Walkover (1965) est le deuxième long métrage de Jerzy Skolimowski, après un film de fin d’études tourné dans des conditions semi-professionnelles. Comme dans Signes particuliers : néant, Skolimowski y interprète le rôle principal, celui d’un étudiant désœuvré qui a raté son diplôme d’ingénieur et qui erre dans des paysages industriels incertains, jamais à sa place dans une Pologne en voie de modernisation. Rencontres pittoresques, humour grinçant, jeunes femmes agaçantes, mais surtout inventivité permanente de la mise en scène. Skolimowski, sans doute sous influence godardienne, comme beaucoup d’autres à l’époque, bouscule la syntaxe cinématographique, les bonnes manières et les habitudes. Le film débute par une image gelée, puis le regard caméra d’une jeune femme en gros plan, quelques secondes avant qu’elle ne se jette sous un train arrivant en gare. C’est de ce même train que va descendre le « héros » de Walkover, trentenaire qui va accepter par dépit de participer à un tournoi de boxe amateur. Lui aussi regardera régulièrement la caméra dans des plans fixes où il semble jauger le spectateur, lui imposer des plans miroirs où se reflète une image inconfortable de la condition d’homme, entre rébellion et désillusion, parfaitement intemporelle malgré l’ancrage historique du film dans la post Nouvelle Vague européenne.

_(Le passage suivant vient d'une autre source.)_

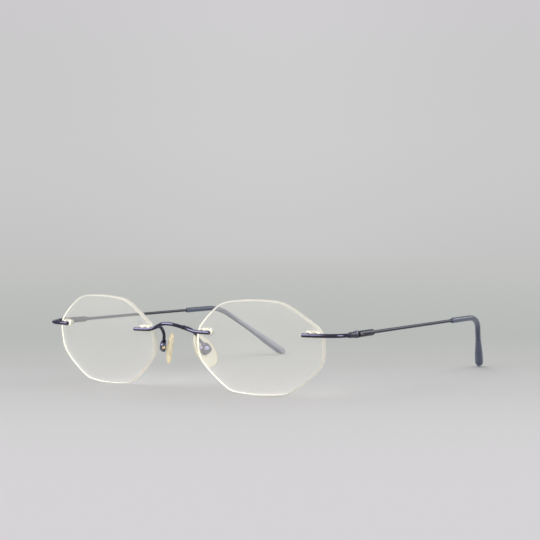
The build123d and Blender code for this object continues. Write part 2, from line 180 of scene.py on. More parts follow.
def end_material(tree, kind="ShaderNodeBsdfPrincipled", **inputs):
    """The shader that the material shows, joined to the material's output."""
    shader = add_node(tree, kind, **inputs)
    add_node(tree, "ShaderNodeOutputMaterial", Surface=shader)


print("a middle grey on screen is", round(colour(128, 128, 128)[0], 3), "in light values")

# %% [markdown]
# ## Studio: floor and backdrop
# The photo shows a seamless sheet: a pale floor that darkens a little behind the glasses and then
# rises into a lighter wall. One round bowl does both, and every other view gets a backdrop too.
# Its shade is painted along the depth of the view and up the wall. The floor part is an ordinary
# matt surface, so it keeps the shadow. The wall shows its own colour and sends no light to the
# glasses.

# %% Floor and backdrop
FLOOR_REACH, COVE_RADIUS, COVE_STEPS = 1.5, 0.12, 8
BOWL_SIDES = 128
ring_shares = (0.03, 0.1, 0.2, 0.35, 0.55, 0.8, 0.95)
wall_heights = (0.3, 0.6, 1.2, 2.2)

profile = [(share * FLOOR_REACH, 0) for share in ring_shares]
for angle in spaced(pi / 2, COVE_STEPS):
    profile.append((FLOOR_REACH + COVE_RADIUS * sin(angle), COVE_RADIUS * (1 - cos(angle))))
profile += [(FLOOR_REACH + COVE_RADIUS, height) for height in wall_heights]
turns = spaced(2 * pi, BOWL_SIDES)[:-1]
bowl = bmesh.new()
centre = bowl.verts.new((0, 0, 0))
rings = []
for reach, height in profile:
    rings.append([bowl.verts.new((reach * cos(a), reach * sin(a), height)) for a in turns])
for side in range(BOWL_SIDES):
    after = (side + 1) % BOWL_SIDES
    bowl.faces.new((centre, rings[0][side], rings[0][after]))
    for inner, outer in zip(rings, rings[1:]):
        bowl.faces.new((inner[side], outer[side], outer[after], inner[after]))
sheet = add_object("studio_sheet", bowl)
sheet.data.shade_smooth()
sheet.visible_diffuse = False
sheet.visible_shadow = False
print("studio sheet:", len(sheet.data.polygons), "faces")

# %% Paint of the floor and backdrop
# Depth behind the middle of the glasses in metres, and the shade there
DEPTH_FROM, DEPTH_TO = -0.3, 1.5
floor_shades = [
    (-0.23, (214, 211, 214)), (-0.15, (211, 210, 211)), (-0.07, (204, 203, 203)),
    (-0.01, (199, 199, 199)), (0.035, (193, 194, 192)), (0.10, (190, 191, 189)),
    (0.20, (184, 187, 184)), (0.50, (188, 190, 187)), (1.50, (194, 195, 193)),
]
# Share of the way up the painted wall, and the shade there
WALL_PAINT_TOP, WALL_FOOT = 0.45, 0.03
wall_shades = [
    (0.0, (194, 195, 193)),
    (0.13, (198, 198, 198)),
    (0.30, (201, 201, 201)),
    (0.5, (203, 203, 203)),
    (1.0, (205, 203, 205)),
]
POOL_WIDTH, POOL_MIDDLE, POOL_SIDE = 0.45, 1.035, 0.99
GLOW_FROM, GLOW_TO = 0.9, 1.4

studio, tree = new_material("studio_sheet")
place = object_place(tree)
depth_line = (-sin(CAMERA_TURN), cos(CAMERA_TURN), 0)
side_line = (cos(CAMERA_TURN), sin(CAMERA_TURN), 0)
depth = vector_maths(tree, "DOT_PRODUCT", _0=place, _1=depth_line)["Value"]
depth_span = DEPTH_TO - DEPTH_FROM
floor_stops = [((there - DEPTH_FROM) / depth_span, shade) for there, shade in floor_shades]
floor_paint = add_ramp(tree, ranged(tree, depth, DEPTH_FROM, DEPTH_TO), floor_stops)
height = add_node(tree, "ShaderNodeSeparateXYZ", _0=place).outputs["Z"]
wall_paint = add_ramp(tree, ranged(tree, height, 0.0, WALL_PAINT_TOP), wall_shades)
# A faint pool of light in the middle of the wall
aside = vector_maths(tree, "DOT_PRODUCT", _0=place, _1=side_line)["Value"]
away = maths(tree, "ABSOLUTE", aside)
pool = ranged(tree, away, 0.0, POOL_WIDTH, POOL_MIDDLE, POOL_SIDE, SMOOTH)
lit_wall = vector_maths(tree, "SCALE", _0=wall_paint, Scale=pool)[0]
paint = mixed(tree, ranged(tree, height, 0.0, WALL_FOOT), floor_paint, lit_wall)
reach = vector_maths(tree, "LENGTH", _0=place)["Value"]
on_wall = ranged(tree, reach, GLOW_FROM, GLOW_TO, settings=SMOOTH)
matt = add_node(tree, "ShaderNodeBsdfDiffuse", Color=paint)
glow = add_node(tree, "ShaderNodeEmission", Color=paint)
end_material(tree, "ShaderNodeMixShader", _0=on_wall, _1=matt, _2=glow)
sheet.data.materials.append(studio)
print("paint:", len(floor_shades), "shades on the floor,", len(wall_shades), "on the wall")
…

Skolimowski est un cinéaste de l’énergie, mais d’une énergie vaine. Il s’agit plutôt de dépense. Son personnage est sans cesse en mouvement, mais il fait du sur place, marche à reculons ou reviens en arrière (le plan, à la fois allégorique et d’une impressionnante vigueur physique, où le cinéaste saute d’un train en marche pour rejoindre le lieu qu’il venait de quitter), prisonnier de la société, incapable d’échapper à un présent stérile et à un futur guère excitant. Athlétique, il doit sa victoire sur le ring non pas à sa force mais à un gag humiliant qui donne sa signification au film : le « walkover » du titre, qui désigne dans le vocabulaire de la boxe une victoire par abandon. Ce goût du mouvement et de l’absurde, de la fuite et de l’épuisement se retrouve démultiplié dans l’avant-dernier film en date de Jerzy Skolimowski, chasse à l’homme qui offre à Vincent Gallo l’occasion d’une impressionnante performance masochiste, le génial Essential Killing (2010).
Ressortie en salles mercredi 10 avril, en version restaurée, distribué par Malavida.